The Foundation operates recess programs in which coaches go into public schools and parks to introduce more kids to the sport and provide free or affordable access to tennis events and facilities. The Foundation also offers after-school homework support, Literacy, STEM, and enrichment programs as well as high-school and college readiness.

In July, Stephens received the 2025 Muhammad Ali Sports Humanitarian Award at the ESPYs for the work she has done with her foundation.

“We’re just grateful to have the USTA foundation believe in what we do as a as an NJTL we’ve spent about 12 years now developing our programming across the country, really, and so to have them believe and have confidence in us to continue to grow the game at at a scaled level, is really exciting.,” said Smith. “I’m an educator of 35 years, so for me, I’m proud to be a part of it, because it fits right in with what I’ve done my entire career.”

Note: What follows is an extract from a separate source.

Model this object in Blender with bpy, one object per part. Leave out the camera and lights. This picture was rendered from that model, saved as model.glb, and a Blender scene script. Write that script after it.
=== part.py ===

Frances Tiafoe: The Promise Of The Pilot Program

Ahead of the U.S. Open, Tiafoe walked with his mother on Fifth Avenue in New York, where they stared up at gigantic images of the 27-year-old tennis player on the facade of a Lululemon store. The Manhattan stroll came after Tiafoe’s swanky culinary affair in which he hosted fans and influencers. Cocktails and marketing collaborations are part of Tiafoe’s duties as ambassador. His rise from janitor’s son to one of the highest-paid tennis players in the world represents the promise of the community hubs.

“We will expand as funds come available to expand into new communities. We certainly have unmet demand for this program that we think will multiply and accelerate impact in people participating in tennis,” said Ehrlich. “But we certainly want to kind of measure results, see how it goes, as well. As funds become available, expand the footprint.”

“I wouldn’t be where I am today without the support of everyone at JTCC,” Tiafoe said during an event in 2022 when he donated $50,000 to the JTCC. “It means a lot to me to be able to pay it forward and help the next generation of kids have access to the same opportunities as I did.”